シャワーキャリー(風呂用の車いす)を出し入れするスペースがない場合、間口を広げる工事が必要になりますので、30万~40万円かかります」

■和室が周囲の部屋より高い

「6畳間をフローリングに変更する費用は20万円ほどです。しかし、和室はほかの部屋より床が5?6センチ高いことが多く、段差をなくすために床を下げる場合は40万円ほどかかります」

逆に周囲の部屋の面積が少なければ、そちらの高さを上げたほうが工賃は少なく、20万円ほどが目安となる。

「しかしキッチンや洗面所の床上げは水道の設置のし直しが必要で5万~10万円プラスに。さらに床上げで扉交換などが必要な場合も10万円ほどプラスになります」

最後に、溝口さんはこうアドバイスをくれた。

「こうした事実を知っておけば、リフォーム費用を備えておくことができます。要介護になる前に、早めの準備を心掛けてください」

■家は老朽化している15年に一度は補修を

ここまで介護リフォームにかかる費用を見てきたが、持ち家にかかるお金は、それだけではない。モリシタ・アット・ホーム会長で一級建築士の森下誉樹さんは、こう話す。
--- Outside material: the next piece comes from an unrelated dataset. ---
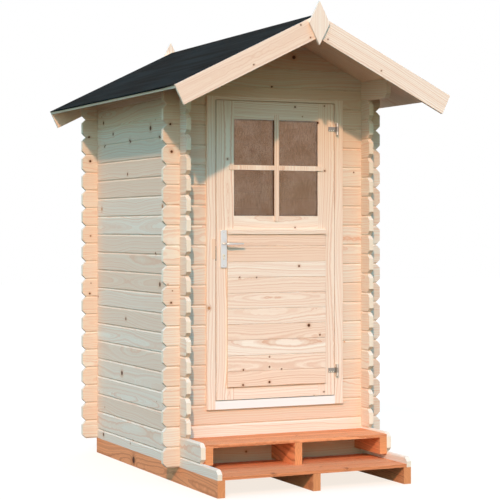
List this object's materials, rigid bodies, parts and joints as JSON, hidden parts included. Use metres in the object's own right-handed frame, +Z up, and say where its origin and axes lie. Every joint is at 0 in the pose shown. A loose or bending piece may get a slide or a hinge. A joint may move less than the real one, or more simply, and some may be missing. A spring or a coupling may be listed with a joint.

「新築した持ち家も、住み続ければ経年劣化します。特に、修繕に費用がかかるものとして、壁と屋根があります。周囲から目に付く壁ばかり修繕したがる方も多いですが、本来は壁と屋根は、同時に修繕することが望ましいです」

森下さんによれば、長く、安心して住み続けるためには「10~15年に一度は壁と屋根を修繕するのが理想的」だという。東京をはじめ人口が集中する大都市などでは土地の価格が激しく高騰している。そのため、狭い土地に建てた細長い住宅、いわゆる「ペンシルハウス」が急増している。

8月10日の日本経済新聞(日曜版)の報道によると、東京23区内で売りに出された戸建てのうち、敷地面積50平方メートル未満の戸建てが占める割合は、2018年は12%だったのが、2024年には16%と増加しているという。

今回、森下さんに同じ30坪(約100平方メートル)の住宅でも、平屋、2階建て、そしてペンシルハウスに多い3階建てで、どれくらい修繕費用が違うのか教えてもらった。

「同じ30坪の住宅でも、壁の面積は平屋が120平方メートル、2階建てが180平方メートル、3階建て207平方メートルと大きく異なります。壁の修繕費は、平屋で約100万円、2階建てで約150万円、3階建てで約180万円という試算になりました」

一方、屋根は階数が上がるほど、面積が狭くなるという。

「標準的なスレート瓦を張り替えた場合、平屋建てで110万円ほどになります。一方、3階建てなら、45万円ほどに。また、腐食しにくく、軽量で耐震性に優れたガルバリウム鋼板の屋根(ガルバ屋根)の場合、平屋で130万円、3階建てで55万円です」

ただし、2階建て、3階建てとなれば工事の足場設置費用がかかってくる。以上を加味した住宅の壁と屋根の修繕費は表のとおり。

「東京などの都心では、敷地が狭くて足場が建てられないなどの問題が出ることがあります。その場合、より工賃が高くなる可能性も。また、安価な住宅の場合、初期費用を抑えるために最上階の断熱が甘いことがあります。その場合、夏の暑さや冬の寒さが強くなり、不快なうえ、医療費などがかかることにもつながります」

せっかく手に入れた夢のマイホーム。

老後も末永く住み続けるために、介護リフォームと修繕の費用は念頭に置いておこう。